Each line of the material below should be reproduced exactly.

## BEGIN

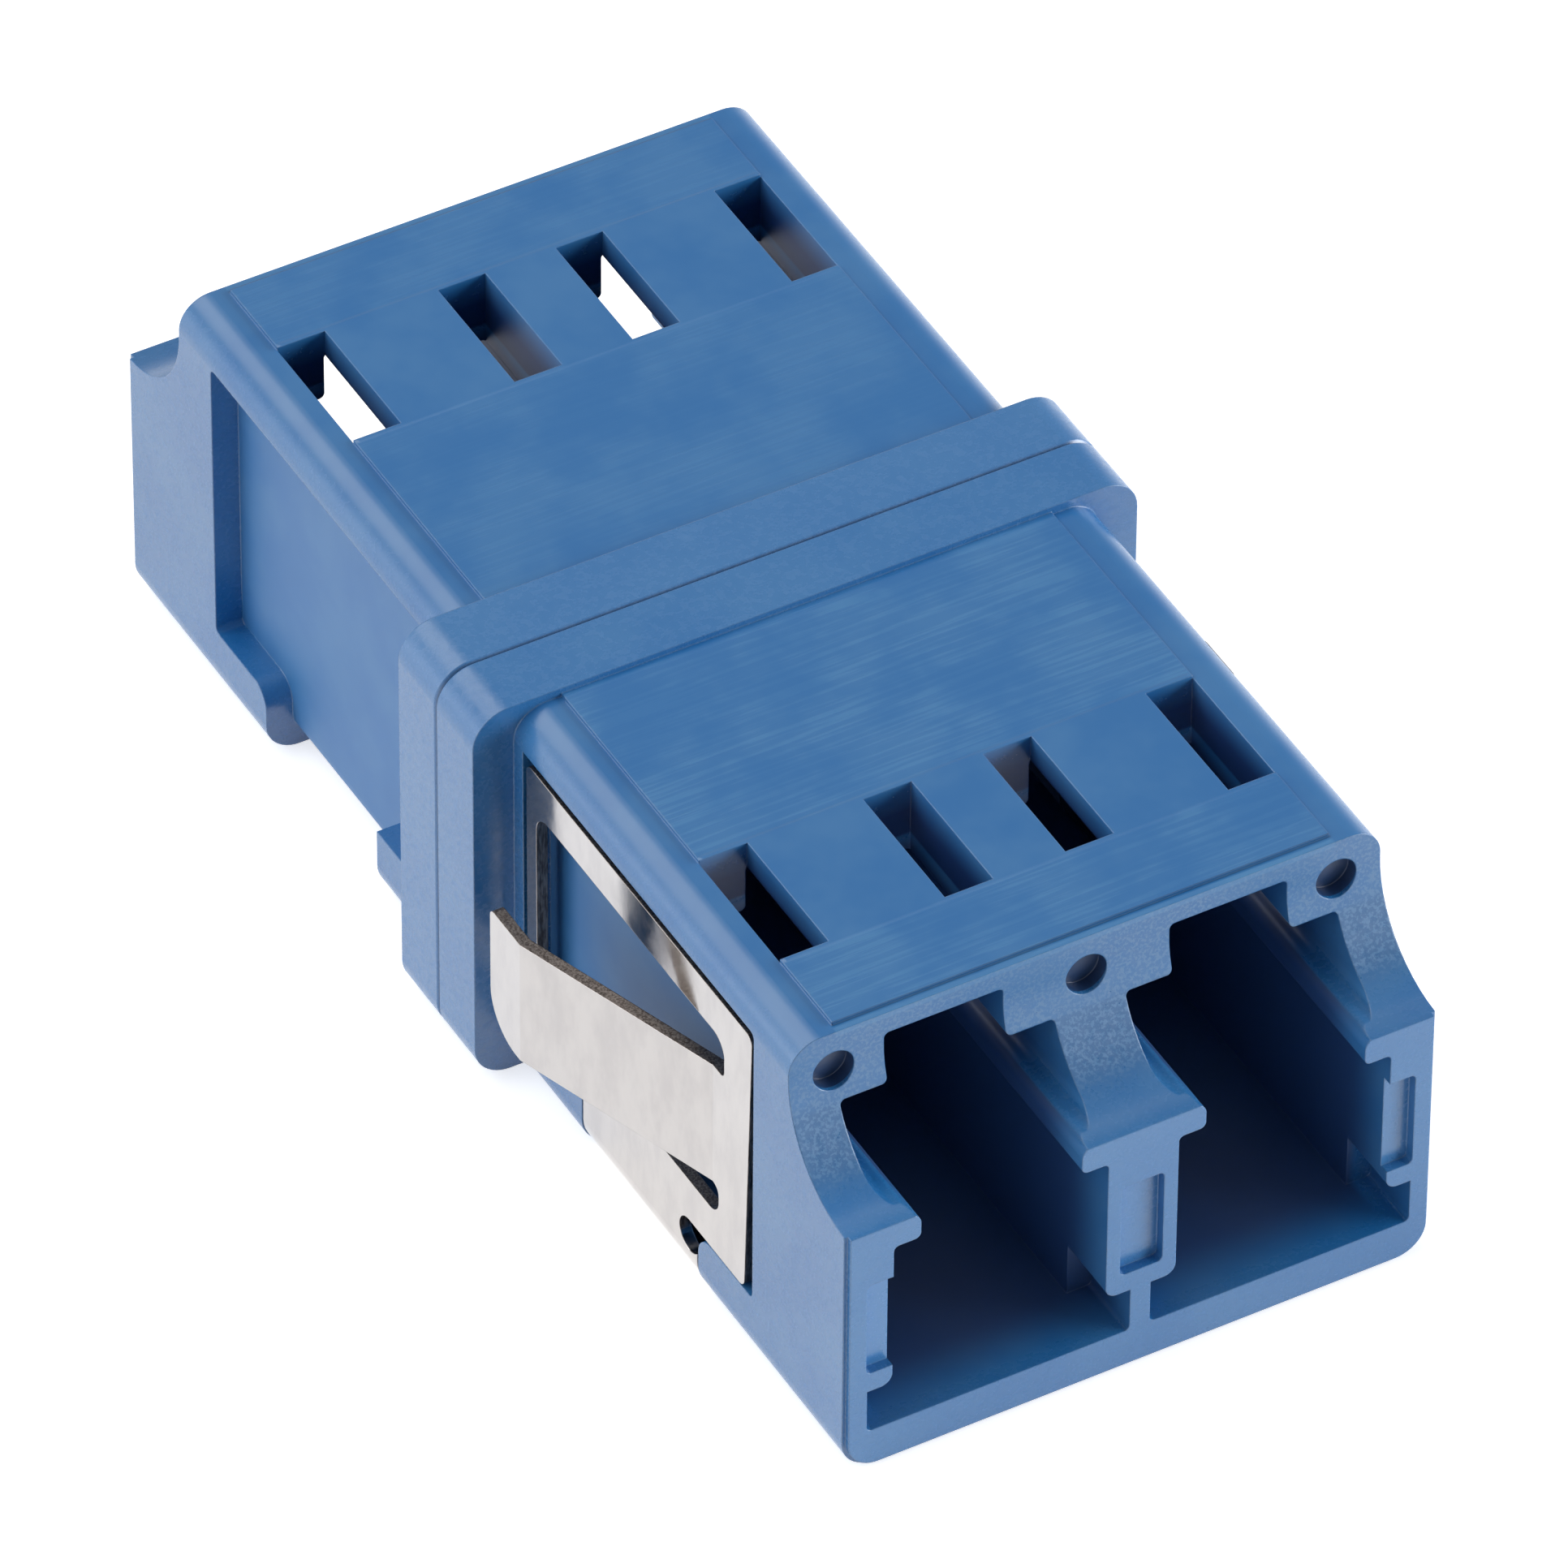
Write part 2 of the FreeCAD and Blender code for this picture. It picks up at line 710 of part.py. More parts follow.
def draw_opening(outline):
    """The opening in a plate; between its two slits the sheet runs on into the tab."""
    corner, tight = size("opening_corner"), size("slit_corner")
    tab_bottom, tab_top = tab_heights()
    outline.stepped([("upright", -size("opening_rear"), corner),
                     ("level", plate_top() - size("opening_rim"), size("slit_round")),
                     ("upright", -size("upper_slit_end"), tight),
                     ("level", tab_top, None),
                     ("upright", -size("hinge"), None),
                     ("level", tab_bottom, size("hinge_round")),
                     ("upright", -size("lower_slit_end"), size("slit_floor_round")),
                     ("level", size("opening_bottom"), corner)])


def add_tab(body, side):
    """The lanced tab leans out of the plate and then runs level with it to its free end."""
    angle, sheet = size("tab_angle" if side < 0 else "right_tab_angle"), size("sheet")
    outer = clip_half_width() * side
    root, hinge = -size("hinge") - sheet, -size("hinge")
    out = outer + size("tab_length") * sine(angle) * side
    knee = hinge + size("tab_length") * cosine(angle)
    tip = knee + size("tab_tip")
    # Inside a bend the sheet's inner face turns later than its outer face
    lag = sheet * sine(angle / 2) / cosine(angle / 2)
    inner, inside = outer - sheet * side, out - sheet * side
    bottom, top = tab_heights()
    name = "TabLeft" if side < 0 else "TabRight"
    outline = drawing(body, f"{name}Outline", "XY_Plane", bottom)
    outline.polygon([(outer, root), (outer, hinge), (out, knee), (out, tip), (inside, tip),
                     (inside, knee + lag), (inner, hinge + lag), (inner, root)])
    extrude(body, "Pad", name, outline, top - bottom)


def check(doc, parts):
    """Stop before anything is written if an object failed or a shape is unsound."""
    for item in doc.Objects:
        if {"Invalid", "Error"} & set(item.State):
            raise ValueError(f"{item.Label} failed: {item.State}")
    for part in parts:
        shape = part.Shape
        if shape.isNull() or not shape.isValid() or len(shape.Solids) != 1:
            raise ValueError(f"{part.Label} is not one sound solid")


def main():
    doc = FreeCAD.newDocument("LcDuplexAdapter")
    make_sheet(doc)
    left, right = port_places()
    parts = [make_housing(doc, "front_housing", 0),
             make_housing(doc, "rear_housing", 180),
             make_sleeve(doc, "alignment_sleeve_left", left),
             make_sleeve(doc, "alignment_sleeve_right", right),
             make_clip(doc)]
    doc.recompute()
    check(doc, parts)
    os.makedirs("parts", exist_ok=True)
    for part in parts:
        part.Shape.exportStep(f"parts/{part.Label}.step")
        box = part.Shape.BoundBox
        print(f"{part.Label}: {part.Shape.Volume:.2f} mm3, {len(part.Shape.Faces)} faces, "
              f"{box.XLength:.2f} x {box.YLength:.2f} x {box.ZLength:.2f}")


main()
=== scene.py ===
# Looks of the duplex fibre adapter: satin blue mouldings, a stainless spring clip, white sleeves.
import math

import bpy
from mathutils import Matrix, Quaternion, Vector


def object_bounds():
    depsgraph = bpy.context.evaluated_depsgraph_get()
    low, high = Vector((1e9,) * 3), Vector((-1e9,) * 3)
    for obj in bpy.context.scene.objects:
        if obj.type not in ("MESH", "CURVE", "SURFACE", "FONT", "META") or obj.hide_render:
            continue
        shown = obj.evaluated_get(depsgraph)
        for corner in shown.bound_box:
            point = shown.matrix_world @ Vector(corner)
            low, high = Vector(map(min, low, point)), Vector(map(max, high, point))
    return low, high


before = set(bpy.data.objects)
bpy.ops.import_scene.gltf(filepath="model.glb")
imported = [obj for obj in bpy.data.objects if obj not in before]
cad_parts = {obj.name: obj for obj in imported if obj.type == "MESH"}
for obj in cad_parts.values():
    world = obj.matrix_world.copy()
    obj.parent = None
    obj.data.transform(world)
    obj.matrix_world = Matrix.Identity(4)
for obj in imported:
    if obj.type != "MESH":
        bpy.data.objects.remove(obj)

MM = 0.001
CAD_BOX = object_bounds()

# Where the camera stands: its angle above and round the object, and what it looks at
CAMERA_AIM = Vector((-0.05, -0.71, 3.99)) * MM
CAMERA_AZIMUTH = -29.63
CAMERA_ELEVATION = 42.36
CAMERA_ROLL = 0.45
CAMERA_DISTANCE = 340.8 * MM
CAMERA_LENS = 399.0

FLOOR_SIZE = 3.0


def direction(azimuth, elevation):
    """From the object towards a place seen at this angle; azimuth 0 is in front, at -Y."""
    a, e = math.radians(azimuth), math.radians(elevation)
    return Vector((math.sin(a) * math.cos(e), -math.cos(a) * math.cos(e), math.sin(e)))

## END

→ **Exercise result**:
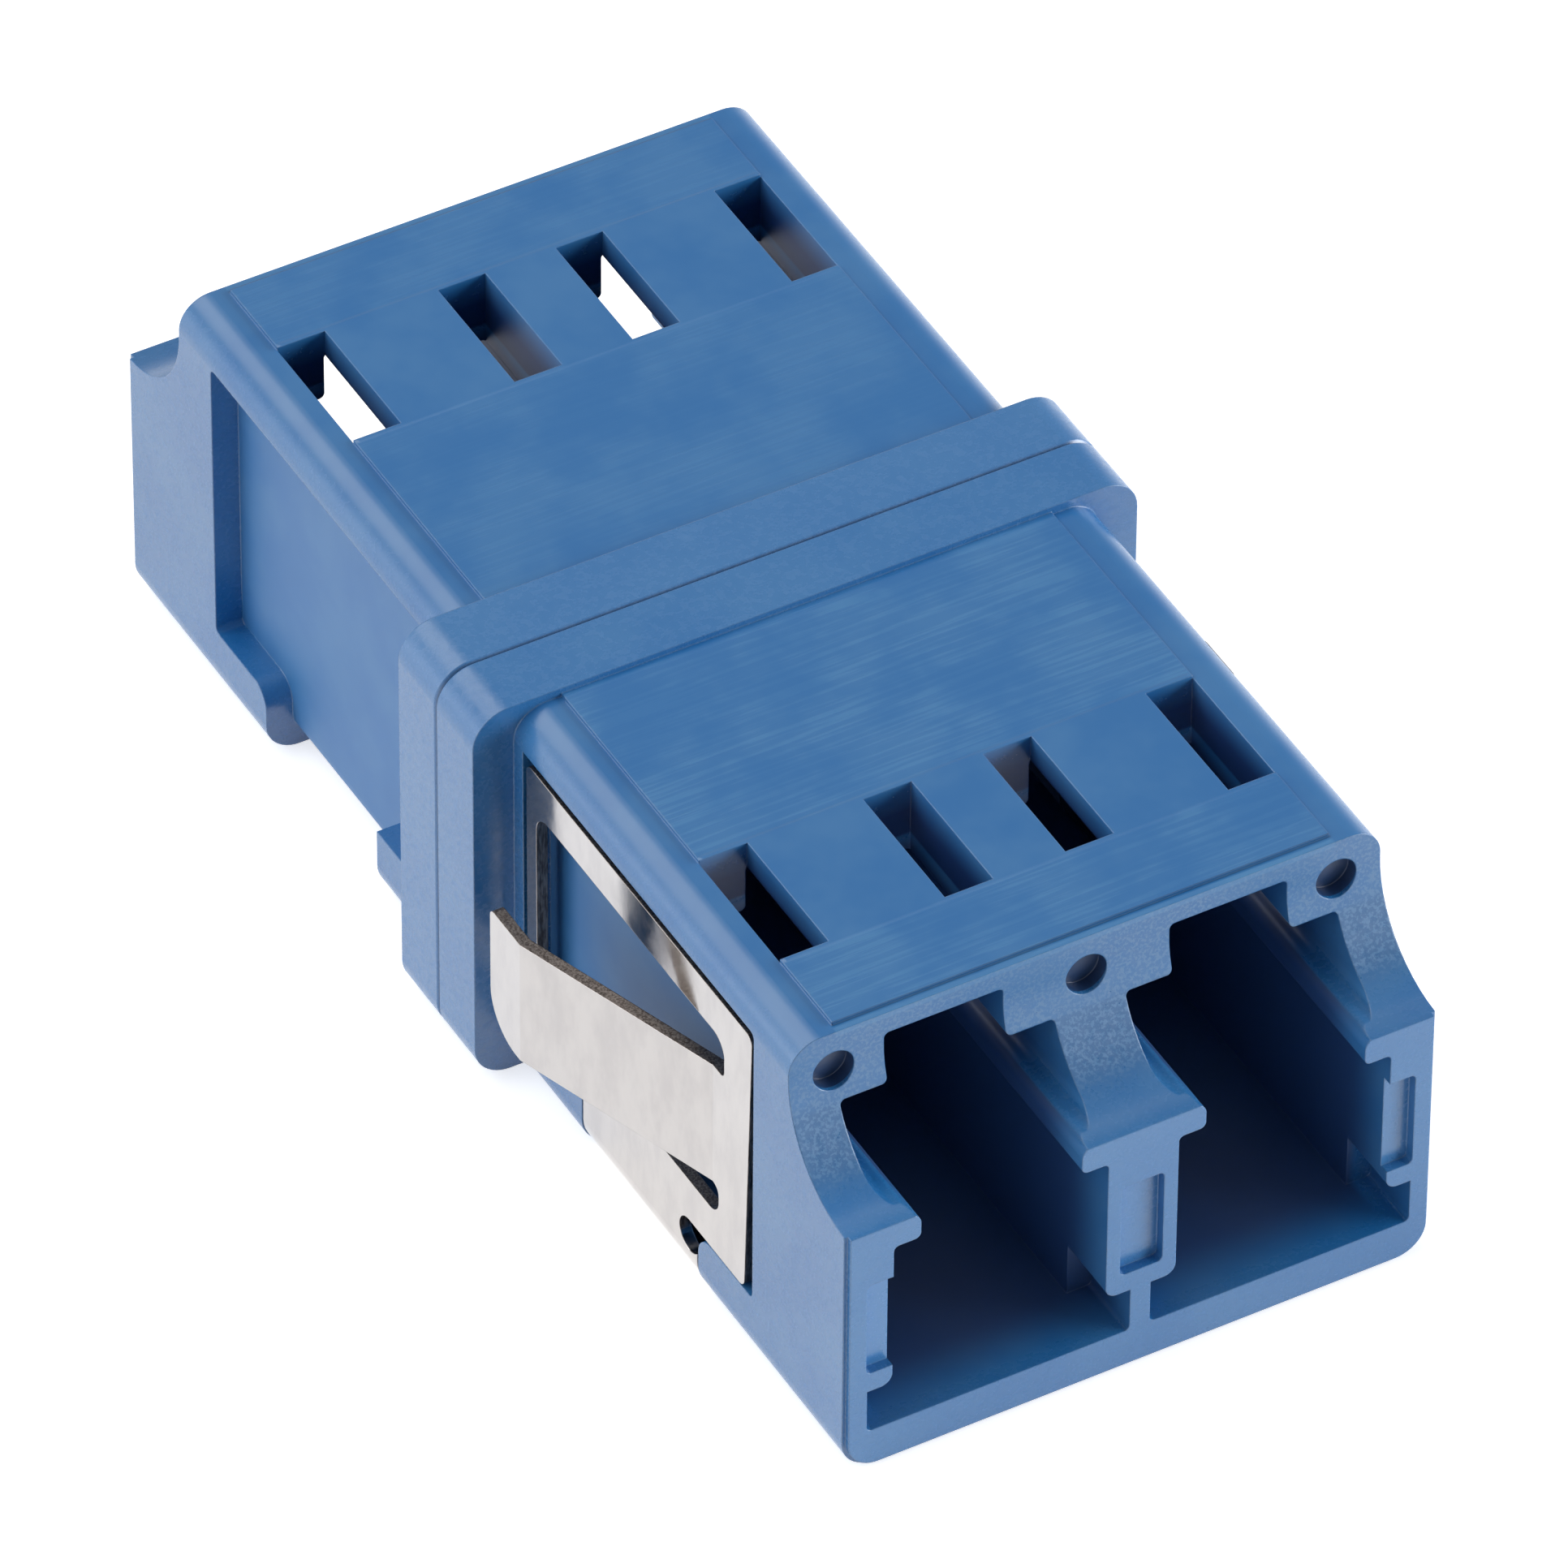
Write part 2 of the FreeCAD and Blender code for this picture. It picks up at line 710 of part.py. More parts follow.
def draw_opening(outline):
    """The opening in a plate; between its two slits the sheet runs on into the tab."""
    corner, tight = size("opening_corner"), size("slit_corner")
    tab_bottom, tab_top = tab_heights()
    outline.stepped([("upright", -size("opening_rear"), corner),
                     ("level", plate_top() - size("opening_rim"), size("slit_round")),
                     ("upright", -size("upper_slit_end"), tight),
                     ("level", tab_top, None),
                     ("upright", -size("hinge"), None),
                     ("level", tab_bottom, size("hinge_round")),
                     ("upright", -size("lower_slit_end"), size("slit_floor_round")),
                     ("level", size("opening_bottom"), corner)])


def add_tab(body, side):
    """The lanced tab leans out of the plate and then runs level with it to its free end."""
    angle, sheet = size("tab_angle" if side < 0 else "right_tab_angle"), size("sheet")
    outer = clip_half_width() * side
    root, hinge = -size("hinge") - sheet, -size("hinge")
    out = outer + size("tab_length") * sine(angle) * side
    knee = hinge + size("tab_length") * cosine(angle)
    tip = knee + size("tab_tip")
    # Inside a bend the sheet's inner face turns later than its outer face
    lag = sheet * sine(angle / 2) / cosine(angle / 2)
    inner, inside = outer - sheet * side, out - sheet * side
    bottom, top = tab_heights()
    name = "TabLeft" if side < 0 else "TabRight"
    outline = drawing(body, f"{name}Outline", "XY_Plane", bottom)
    outline.polygon([(outer, root), (outer, hinge), (out, knee), (out, tip), (inside, tip),
                     (inside, knee + lag), (inner, hinge + lag), (inner, root)])
    extrude(body, "Pad", name, outline, top - bottom)


def check(doc, parts):
    """Stop before anything is written if an object failed or a shape is unsound."""
    for item in doc.Objects:
        if {"Invalid", "Error"} & set(item.State):
            raise ValueError(f"{item.Label} failed: {item.State}")
    for part in parts:
        shape = part.Shape
        if shape.isNull() or not shape.isValid() or len(shape.Solids) != 1:
            raise ValueError(f"{part.Label} is not one sound solid")


def main():
    doc = FreeCAD.newDocument("LcDuplexAdapter")
    make_sheet(doc)
    left, right = port_places()
    parts = [make_housing(doc, "front_housing", 0),
             make_housing(doc, "rear_housing", 180),
             make_sleeve(doc, "alignment_sleeve_left", left),
             make_sleeve(doc, "alignment_sleeve_right", right),
             make_clip(doc)]
    doc.recompute()
    check(doc, parts)
    os.makedirs("parts", exist_ok=True)
    for part in parts:
        part.Shape.exportStep(f"parts/{part.Label}.step")
        box = part.Shape.BoundBox
        print(f"{part.Label}: {part.Shape.Volume:.2f} mm3, {len(part.Shape.Faces)} faces, "
              f"{box.XLength:.2f} x {box.YLength:.2f} x {box.ZLength:.2f}")


main()
=== scene.py ===
# Looks of the duplex fibre adapter: satin blue mouldings, a stainless spring clip, white sleeves.
import math

import bpy
from mathutils import Matrix, Quaternion, Vector


def object_bounds():
    depsgraph = bpy.context.evaluated_depsgraph_get()
    low, high = Vector((1e9,) * 3), Vector((-1e9,) * 3)
    for obj in bpy.context.scene.objects:
        if obj.type not in ("MESH", "CURVE", "SURFACE", "FONT", "META") or obj.hide_render:
            continue
        shown = obj.evaluated_get(depsgraph)
        for corner in shown.bound_box:
            point = shown.matrix_world @ Vector(corner)
            low, high = Vector(map(min, low, point)), Vector(map(max, high, point))
    return low, high


before = set(bpy.data.objects)
bpy.ops.import_scene.gltf(filepath="model.glb")
imported = [obj for obj in bpy.data.objects if obj not in before]
cad_parts = {obj.name: obj for obj in imported if obj.type == "MESH"}
for obj in cad_parts.values():
    world = obj.matrix_world.copy()
    obj.parent = None
    obj.data.transform(world)
    obj.matrix_world = Matrix.Identity(4)
for obj in imported:
    if obj.type != "MESH":
        bpy.data.objects.remove(obj)

MM = 0.001
CAD_BOX = object_bounds()

# Where the camera stands: its angle above and round the object, and what it looks at
CAMERA_AIM = Vector((-0.05, -0.71, 3.99)) * MM
CAMERA_AZIMUTH = -29.63
CAMERA_ELEVATION = 42.36
CAMERA_ROLL = 0.45
CAMERA_DISTANCE = 340.8 * MM
CAMERA_LENS = 399.0

FLOOR_SIZE = 3.0


def direction(azimuth, elevation):
    """From the object towards a place seen at this angle; azimuth 0 is in front, at -Y."""
    a, e = math.radians(azimuth), math.radians(elevation)
    return Vector((math.sin(a) * math.cos(e), -math.cos(a) * math.cos(e), math.sin(e)))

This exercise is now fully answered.